The average bag of prill beads shouldn't cost you more than 11.00 to 12.00 dollars, and making it is fairly easeful. Have a glass gallon jug (avoid plastic) filled with water (the purer the better as there is some debate about prill's effectiveness in totally eradicating fluoride). Add a satchel of prill beads to the water, and let it sit overnight (longer soaking times produce stronger water). After the soak time, pour up to ¾ of the water into smaller glass bottles (even upcycled iced tea containers or related bottles work well), and enjoy whenever your thirst hits. Add more water to the ¾ prilled h2O in the original jug, and it will be ready to drink in one hour (there must be water that's already been prilled for at least 24 hours in the jug to enjoy this option regularly).
Known in some circles as hyper-filtration, reverse osmosis is a stand-by process for a few bottled water producers (the sort who don't attempt to pass off tap water as “spring” water, most likely) intent on eradicating contaminants from the water they market. It's said to be the most effective eradicator of contaminants available in some circles, but there are other factions who assert that minerals which are alkaline and good for the body are also filtered from water that's been treated by reverse osmosis causing it to be an acidic water that can leech calcium from the physical system. And, in addition to being a very expensive and slow processor, up to eight gallons of water is wasted to make a mere one gallon of treated water. For green-boned types, the latter fact relegates reverse osmosis to the land of water-treatment “non-options”.

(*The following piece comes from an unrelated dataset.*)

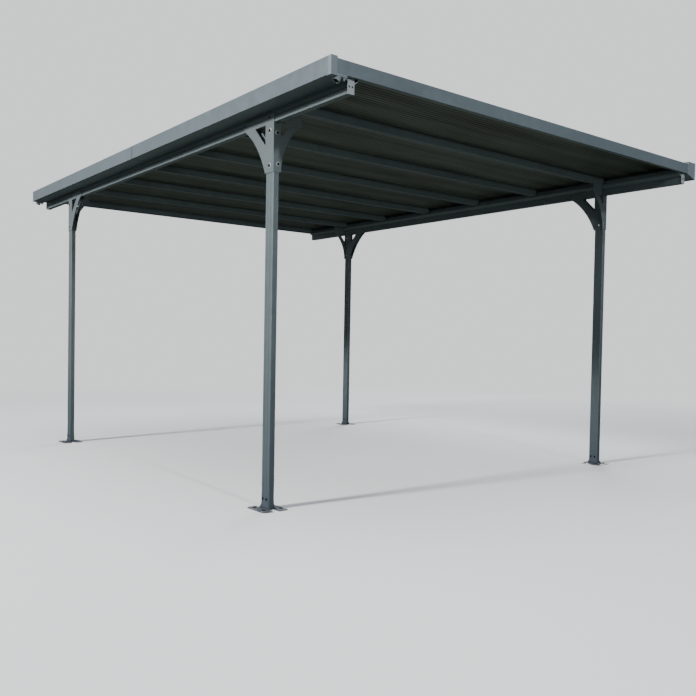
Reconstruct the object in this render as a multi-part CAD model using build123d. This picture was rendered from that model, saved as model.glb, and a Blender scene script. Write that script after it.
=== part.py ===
from build123d import *
import os
from math import atan, degrees, hypot

os.makedirs("parts", exist_ok=True)

# Millimetres. X runs to the right, Y to the rear, Z up; the floor is at Z 0.
# The origin is the middle of the roof's outline, on the floor.

# Roof layout
roof_width = 3150.0            # gutter face to right rail face
bay_count = 7                  # roof sheets
bay_clear = 642.0              # clear width between two bars
beam_underside = 2090.0        # left beam above the floor
cross_fall = 10.0              # right beam above the left one
gutter_reach = 110.0           # gutter face outside the left beam
rail_reach = 97.0              # right rail face outside the right beam

# Posts
post_thick = 34.0              # along X
post_depth = 78.0              # along Y
post_wall = 2.0
post_radius = 3.0
groove_wide = 5.0
groove_deep = 0.8

# Side beams
beam_wall = 2.0
beam_step = 49.0               # height at which the beam widens
beam_wide = 40.0
beam_top = 104.0               # top of the closed box
web_top = 126.0                # top of the upright outer web
web_thick = 4.0
lip_top = 11.0                 # plain lower strip of the outer face
recess_deep = 3.0
rib_low = 33.0
rib_high = 38.0
groove_high = 5.0              # groove under the rib
ledge_reach = 62.0
ledge_root = 50.0              # the sloping arm at the beam
ledge_low = 67.0               # the arm under its upright lip
ledge_thick = 4.0
end_plate = 2.5

# Rafters and their glazing bars
rafter_width = 44.0
rafter_low = 80.0
sheet_seat = 130.0             # underside of the roof sheets
rafter_wall = 2.0
slot_high = 7.0
bar_neck = 16.0
bar_cap = 2.5

# Roof sheets
sheet_thick = 6.0
sheet_left = 25.0              # sheet past the left beam's outer face
sheet_right = 30.0             # sheet past the right beam's outer face

# Front and rear profiles
fascia_depth = 56.0
fascia_box = 25.0
fascia_low = 73.0
fascia_top = 141.0
fascia_left = 73.0             # start of the profile outside the left beam
fascia_wall = 2.0
fascia_floor = 2.5             # under the sheet slot

# Gutter
gutter_low = 63.0
gutter_top = 150.0
gutter_wall = 2.0
gutter_inner = 118.0
gutter_lip = 10.0
cap_thick = 3.0
cap_drop = 3.0                 # floor of the cap below the gutter
cap_lid = 5.0                  # plate behind the trough below the sheets
tongue_reach = 92.0            # floor and sump of the cap inside the gutter face
tongue_back = 38.0
spout_radius = 18.0            # ring at the spout's rim
spout_bore = 15.0              # hole in the ring
spout_ring = 8.0               # length of the ring
spout_neck = 17.5              # tube above the ring
spout_core = 16.0              # hole in the tube
spout_tilt = 28.0              # outward lean of the spout
spout_low = 40.0               # middle of the spout's rim
spout_in = 39.0                # the rim's middle inside the gutter face
spout_back = 18.0              # spout axis behind the roof's front or rear face
hook_in = 69.0                 # moulded hook beside the spout
hook_wide = 18.0
hook_drop = 17.0
hook_deep = 20.0

# Right rail
rail_wall = 2.5
rail_low = 40.0
rail_lift = 5.0                # outer end of the sloping web above the rail's lower edge
rail_top = 158.0
rail_flange = 92.0
rail_root = 73.0               # where the sloping web meets the beam
rail_seal = 143.0

# Post heads
head_sheet = 2.5
head_drop = 265.0
head_margin = 9.0              # side wing beyond the post at its foot
head_reach = 330.0
head_tip = 8.0
head_rise = 47.0
head_sag = 31.0
cross_foot = 45.0
cross_reach = 170.0
cross_rise = 110.0
cross_sag = 33.0
window_edge = 8.0              # post to window
window_long = 116.0
window_high = 110.0
window_top = 4.0               # below the beam's underside
window_radius = 3.0
cross_window_long = 62.0
cross_window_high = 70.0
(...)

The process utilizes a semi-permeable membrane that doesn't interfere with the passage of clean water, but stops toxins that are “too big” from accessing its gate. Most contaminants that are inorganic in nature “shall not pass” even if they are a dissolved sort of metal like arsenic, copper, lead, or mercury, for instance. Bacteria and viruses are another matter, however. Reverse Osmosis can treat this sort of thing, but it's not the antithesis of these foes. Utilizing a secondary option to ensure you zap everything, is your best bet. Running water through a distiller and then a reverse osmosis filtration system should combat most of the nasties, you'd rather not consume, quite rather nicely.